IMHO maintaining such a local table of timezones won't fly.

> Right, I don't think the mapping of zone to offset is reversible,
> because many zones map to the same offset. If I tell you I'm in -0500,
> even just in the US that could mean Eastern Standard Time (winter, no
> DST) or Central Daylight Time (summer, DST). Not to mention that other
> political entities in the same longitude have their own zones which do
> DST at different times (or were even established as zones at different
> times; historical dates need to use the zones as they were at that
> time).

Same here, my +0200 offset could be anything of CAT, CEST, EET, IST,
SAST, or WAST, according to IANA timezone data. It's a one-directional
mapping, and there's no way to get the author's /etc/localtime info
(or whatever its equivalent is on other systems) back from the offset
stored in the commit.
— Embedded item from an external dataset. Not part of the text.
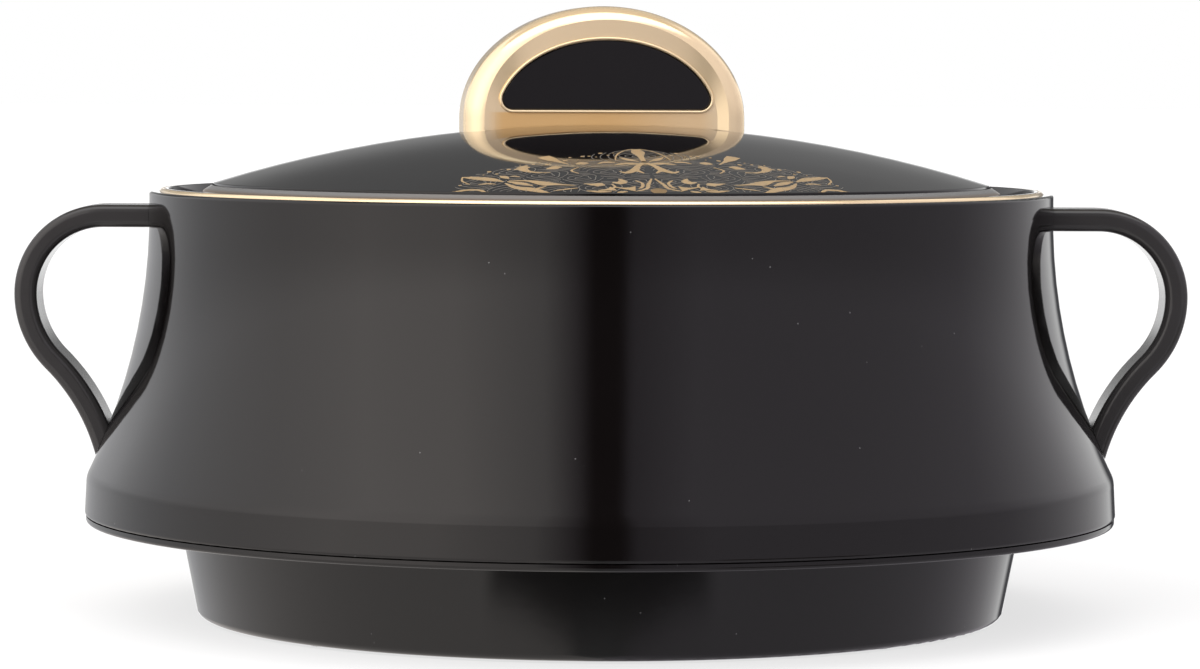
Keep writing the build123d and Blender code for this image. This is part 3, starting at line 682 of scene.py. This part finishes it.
def spray_dots():
    """Small dots of three sizes, scattered along the edge where the fan begins."""
    dots = []
    for number in range(SPRAY_COUNT):
        u = SPRAY_START + SPRAY_REACH * number / SPRAY_COUNT
        v = fan_top(u) + SPRAY_OFF + SPRAY_SWAY * math.sin(SPRAY_TURN * number)
        dots.append(disc(u, v, SPRAY_RADIUS + SPRAY_GROWTH * (number % 3)))
    return dots


def build_ornament():
    """The gold scroll fan in front of the knob, and the same again behind it."""
    strokes = [curve_through(scroll) for scroll in SCROLLS] + spray_dots() + [disc(*ROSETTE)]
    ripples = ripple_lines()
    bold = print_gold("print_gold", (0.50, 0.345, 0.17, 1), (0.62, 0.44, 0.24, 1))
    fine = print_gold("print_pale", (0.20, 0.185, 0.165, 1), (0.30, 0.28, 0.25, 1))
    for place, end in (("front", 1), ("back", -1)):
        for name, lines, material in (("scrolls", strokes, bold), ("ripples", ripples, fine)):
            points, faces = [], []
            for side in (1, -1):
                for line in lines:
                    add_stroke(points, faces, line, side, end)
            add_piece(f"lid_{name}_{place}", points, faces, material, "lid")


def panel_outline():
    """Middle line of the bead round a panel, as (across, height) points."""
    half, rise = PANEL_HALF + BEAD, PANEL_RISE + BEAD
    floor = SPRINGING_Z + PANEL_FLOOR - BEAD
    radius = PANEL_CORNER + BEAD

    def inner(turn):
        """The arch moved in by the corner's radius, and the arch's outward direction."""
        out = (math.cos(turn) / half, math.sin(turn) / rise)
        length = math.hypot(*out)
        out = (out[0] / length, out[1] / length)
        place = (half * math.cos(turn), SPRINGING_Z + rise * math.sin(turn))
        return (place[0] - radius * out[0], place[1] - radius * out[1]), out

    # The corner's centre lies on the moved arch, as high above the floor as its radius.
    low, high = 0.0, math.pi / 2
    for _ in range(HALVINGS):
        middle = (low + high) / 2
        if inner(middle)[0][1] < floor + radius:
            low = middle
        else:
            high = middle
    centre, out = inner(low)
    lean = math.atan2(out[1], out[0])
    right = [
        (half * math.cos(a), SPRINGING_Z + rise * math.sin(a))
        for a in (low + (math.pi / 2 - low) * n / ARCH_STEPS for n in range(ARCH_STEPS, 0, -1))
    ]
    right += [
        (centre[0] + radius * math.cos(a), centre[1] + radius * math.sin(a))
        for a in (lean - (lean + math.pi / 2) * n / CORNER_STEPS for n in range(CORNER_STEPS + 1))
    ]
    return right + [(-u, z) for u, z in reversed(right[1:])]


def build_beads(material):
    """A bright round bead round each of the knob's panels."""
    outline = panel_outline()
    for name, end in (("front", 1), ("back", -1)):
        points, faces = [], []
        for number, (u, z) in enumerate(outline):
            before, after = outline[number - 1], outline[(number + 1) % len(outline)]
            along = (after[0] - before[0], after[1] - before[1])
            length = math.hypot(*along)
            aside = (along[1] / length, -along[0] / length)
            for side in range(BEAD_SIDES):
                turn = 2 * math.pi * side / BEAD_SIDES
                reach, depth = BEAD * math.cos(turn), BEAD * math.sin(turn)
                height = z + reach * aside[1]
                across = u + reach * aside[0]
                points.append(lid_place(across * end, (BAR_FACE + BEAD + depth) * end, height))
        total = len(points)
        for start in range(0, total, BEAD_SIDES):
            ahead = (start + BEAD_SIDES) % total
            for side in range(BEAD_SIDES):
                after = (side + 1) % BEAD_SIDES
                faces.append((start + side, start + after, ahead + after, ahead + side))
        add_piece(f"knob_bead_{name}", points, faces, material, "lid")


def foot_outline():
    """Outline of the knob where it meets the lid, as (across, forwards) points."""
    corner = [math.radians(a) for a in range(80, -1, -8)]
    quarter = [(BAY_HALF, BAR_FACE), (BAY_MOUTH, FOOT_FACE - FOOT_INSET)]
    quarter += [
        (FOOT_HALF - FOOT_ROUND + FOOT_ROUND * math.cos(a),
         FOOT_FACE - FOOT_ROUND + FOOT_ROUND * math.sin(a)) for a in corner
    ]
    right = quarter + [(u, -v) for u, v in reversed(quarter)]
    return right + [(-u, -v) for u, v in right]


def build_foot_seal(material):
    """Fills the thin seat under the knob, level with its sides."""
    outline = []
    corners = foot_outline()
    for (u0, v0), (u1, v1) in zip(corners, corners[1:] + corners[:1]):
        pieces = max(1, round(math.hypot(u1 - u0, v1 - v0) / FOOT_STEP))
        outline += [
            (u0 + (u1 - u0) * n / pieces, v0 + (v1 - v0) * n / pieces) for n in range(pieces)
        ]
    points = [on_dome(u, v, lift) for lift in FOOT_SEAL for u, v in outline]
    count = len(outline)
    faces = [(n, n + count, (n + 1) % count + count, (n + 1) % count) for n in range(count)]
    add_piece("knob_foot_seal", points, faces, material, "lid")


def build_ring(material):
    """The gold ring on the rim, turned finely so that its edge shines evenly."""
    inside = RING_RADIUS - RING_WIDTH
    first, last, reach = RING_SLOPE
    out, up = math.cos(math.radians(last)), math.sin(math.radians(last))
    rest = reach - RING_CREST
    x = RING_RADIUS - reach * math.cos(math.radians(first))
    z = RING_TOP - RING_CREST
    arcs = (
        ((x, z - rest * up), reach, range(first, last, 2)),
        ((x + rest * out, z), RING_CREST, range(last, 91, 8)),
        ((inside + RING_EDGE, RING_TOP - RING_EDGE), RING_EDGE, range(90, 181, 10)),
    )
    profile = [(RING_RADIUS, RING_LOW)]
    for (x, z), radius, tilts in arcs:
        corner = [math.radians(tilt) for tilt in tilts]
        profile += [(x + radius * math.cos(a), z + radius * math.sin(a)) for a in corner]
    profile.append((inside, RING_LOW))
    rows = len(profile)
    points, faces = [], []
    for step in range(RING_TURNS):
        angle = 2 * math.pi * step / RING_TURNS
        points += [(r * math.cos(angle), r * math.sin(angle), z) for r, z in profile]
        here, there = step * rows, (step + 1) % RING_TURNS * rows
        for row in range(rows):
            after = (row + 1) % rows
            faces.append((here + row, there + row, there + after, here + after))
    ring = add_piece("rim_ring_fine", points, faces, material, "body")
    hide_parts("rim_ring")


# ---- Studio ------------------------------------------------------------------------
def build_world():
    """A soft studio: panels to the left and right of the camera and a light overhead."""
    world = bpy.data.worlds.new("studio")
    world.use_nodes = True
    bpy.context.scene.world = world
    tree = world.node_tree
    tree.nodes.clear()
    direction = add_node(tree, "ShaderNodeTexCoord").outputs["Generated"]
    x, y, z = parts_of(tree, direction)
    front = calc(tree, "MULTIPLY", y, -1.0)
    elevation = calc(tree, "DEGREES", calc(tree, "ARCSINE", z))
    azimuth = calc(tree, "DEGREES", calc(tree, "ARCTAN2", x, front))
    off_front = calc(tree, "ABSOLUTE", azimuth)

    share = calc(tree, "ADD", calc(tree, "DIVIDE", azimuth, 360.0), 0.5)
    ramp = add_node(tree, "ShaderNodeValToRGB", {0: share})
    stops = ramp.color_ramp.elements
    for number, (angle, colour) in enumerate(PANELS):
        place = angle / 360 + 0.5
        stop = stops[number] if number < 2 else stops.new(place)
        stop.position = place
        stop.color = [c / PANEL_PEAK for c in colour] + [1]
    full = smooth(tree, elevation, 0.0, PANEL_FULL)
    level = between(tree, full, PANEL_PEAK * PANEL_FOOT, PANEL_PEAK)
    light = vector_calc(tree, "SCALE", ramp.outputs["Color"], Scale=level)

    # Well below the horizon the panels are plainer, and the dark gap is wide at first.
    gap, tone = [spread(tree, elevation, *numbers) for numbers in (LOW_GAP, LOW_GAP_TONE)]
    gap = calc(tree, "MULTIPLY", gap, without(tree, smooth(tree, elevation, *LOW_GAP_TOP)))
    past_gap = calc(tree, "SUBTRACT", off_front, gap)
    lower = blend(tree, smooth(tree, x, *LOW_SPLIT), LOW_LEFT, LOW_RIGHT)
    lower = blend(tree, smooth(tree, past_gap, *LOW_GAP_EDGE), tone, lower)
    light = blend(tree, without(tree, smooth(tree, elevation, *LOW_BAND)), light, lower)

    # The knob's bevels show a dark corner there, low and to the right.
    sides = window(tree, azimuth, *DARK_CORNER_SIDES)
    corner = calc(tree, "MULTIPLY", sides, window(tree, elevation, *DARK_CORNER_HEIGHTS))
    light = blend(tree, corner, light, DARK_CORNER)

    # Behind, the pale floor lies below the horizon. A dim wall stands above it, which
    # reaches further round to the sides higher up.
    wider = between(tree, smooth(tree, elevation, *BEHIND_HEIGHTS), 0.0, BEHIND_WIDER)
    behind = smooth(tree, calc(tree, "ADD", off_front, wider), *BEHIND)
    above = smooth(tree, elevation, *REAR_FOOT)
    wall = between(tree, smooth(tree, elevation, *REAR_MIDDLE), *REAR_WALL)
    high = between(tree, smooth(tree, elevation, *REAR_HIGH), 0.0, REAR_WALL_HIGH)
    right = smooth(tree, x, *REAR_RIGHT)
    right = calc(tree, "MULTIPLY", right, smooth(tree, elevation, *REAR_RIGHT_HEIGHTS))
    wall = calc(tree, "ADD", wall, calc(tree, "MULTIPLY_ADD", right, REAR_WALL_RIGHT, high))
    light = blend(tree, calc(tree, "MULTIPLY", behind, above), light, wall)

    # Overhead, a light reaches from the front to just past the zenith.
    over = calc(tree, "DEGREES", calc(tree, "ARCTAN2", z, front))
    ceiling = blend(tree, smooth(tree, over, *CEILING_BACK), grey(CEILING_LIGHT), REAR_CEILING)
    light = blend(tree, smooth(tree, elevation, *CEILING_EDGE), light, ceiling)

    seen = add_node(tree, "ShaderNodeLightPath").outputs["Is Camera Ray"]
    backdrop = blend(tree, seen, light, grey(1.0))
    background = add_node(tree, "ShaderNodeBackground", {"Color": backdrop, "Strength": 1.0})
    output = add_node(tree, "ShaderNodeOutputWorld")
    tree.links.new(background.outputs[0], output.inputs["Surface"])


def build_fill():
    """A broad soft light from the front that reflections leave out."""
    light = bpy.data.lights.new("fill", "SUN")
    light.energy = FILL_STRENGTH
    light.angle = FILL_SPREAD
    fill = bpy.data.objects.new("fill", light)
    fill.rotation_euler = (math.pi / 2 - FILL_HEIGHT, 0, -FILL_ASIDE)
    fill.visible_glossy = False
    bpy.context.scene.collection.objects.link(fill)


def build_floor():
    """A plain pale floor that keeps the casserole's soft shadow."""
    mesh = bpy.data.meshes.new("floor")
    half = FLOOR_SIZE / 2
    corners = [(-half, -half, 0), (half, -half, 0), (half, half, 0), (-half, half, 0)]
    mesh.from_pydata(corners, [], [(0, 1, 2, 3)])
    floor = bpy.data.objects.new("floor", mesh)
    bpy.context.scene.collection.objects.link(floor)
    material, tree, shader = new_material("floor")
    tree.nodes.remove(shader)
    seen = add_node(tree, "ShaderNodeLightPath").outputs["Is Camera Ray"]
    pale = add_node(tree, "ShaderNodeBsdfDiffuse", {"Color": FLOOR_COLOUR})
    shadow = add_node(tree, "ShaderNodeBsdfDiffuse", {"Color": grey(FLOOR_SHADE)})
    glow = add_node(tree, "ShaderNodeEmission", {"Color": grey(1.0), "Strength": FLOOR_GLOW})
    bright = add_node(tree, "ShaderNodeAddShader", {0: shadow.outputs[0], 1: glow.outputs[0]})
    shaders = {0: seen, 1: pale.outputs[0], 2: bright.outputs[0]}
    mixed = add_node(tree, "ShaderNodeMixShader", shaders)
    tree.links.new(mixed.outputs[0], tree.nodes["Material Output"].inputs["Surface"])
    mesh.materials.append(material)
    floor.visible_glossy = False  # reflections show the studio's own pale floor and panels


def place_camera():
    """The camera stands in front, a little above the rim, and looks slightly down."""
    camera = bpy.data.objects.new("camera", bpy.data.cameras.new("camera"))
    bpy.context.scene.collection.objects.link(camera)
    camera.data.lens = CAMERA_LENS
    level = Euler((math.pi / 2 - CAMERA_PITCH, 0, 0)).to_matrix().to_4x4()
    roll = Matrix.Rotation(CAMERA_ROLL, 4, "Z")
    place = Matrix.Translation((CAMERA_ASIDE, -CAMERA_DISTANCE, CAMERA_HEIGHT))
    camera.matrix_world = place @ level @ roll
    bpy.context.scene.camera = camera


plating = dress_nodes()
build_ring(plating)
build_beads(plating)
build_foot_seal(plating)
build_ornament()
build_world()
build_fill()
build_floor()
place_camera()
bpy.context.scene.view_settings.view_transform = "Standard"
A timezone name may not even exist at all for a
given [+-]hhmm offset.

Ulrich


git-2.13.0: log --date=format:%z not working

2017-05-26 Thread Ulrich Mueller
The following commands work as expected (using commit b06d364310
in the git://git.kernel.org/pub/scm/git/git.git repo as test case):

$ export TZ=Europe/Berlin
$ git --no-pager log -1 --pretty="%ad" --date=iso b06d364310
2017-05-09 23:26:02 +0900
$ git --no-pager log -1 --pretty="%ad" --date=iso-local b06d364310
2017-05-09 16:26:02 +0200

However, if I use explicit format: then the output of the time zone is
wrong:

$ git --no-pager log -1 --pretty="%ad" --date="format:%F %T %z" b06d364310
2017-05-09 23:26:02 +
$ git --no-pager log -1 --pretty="%ad" --date="format-local:%F %T %z" b06d364310
2017-05-09 16:26:02 +

I would expect the output to be the same as in the first two examples.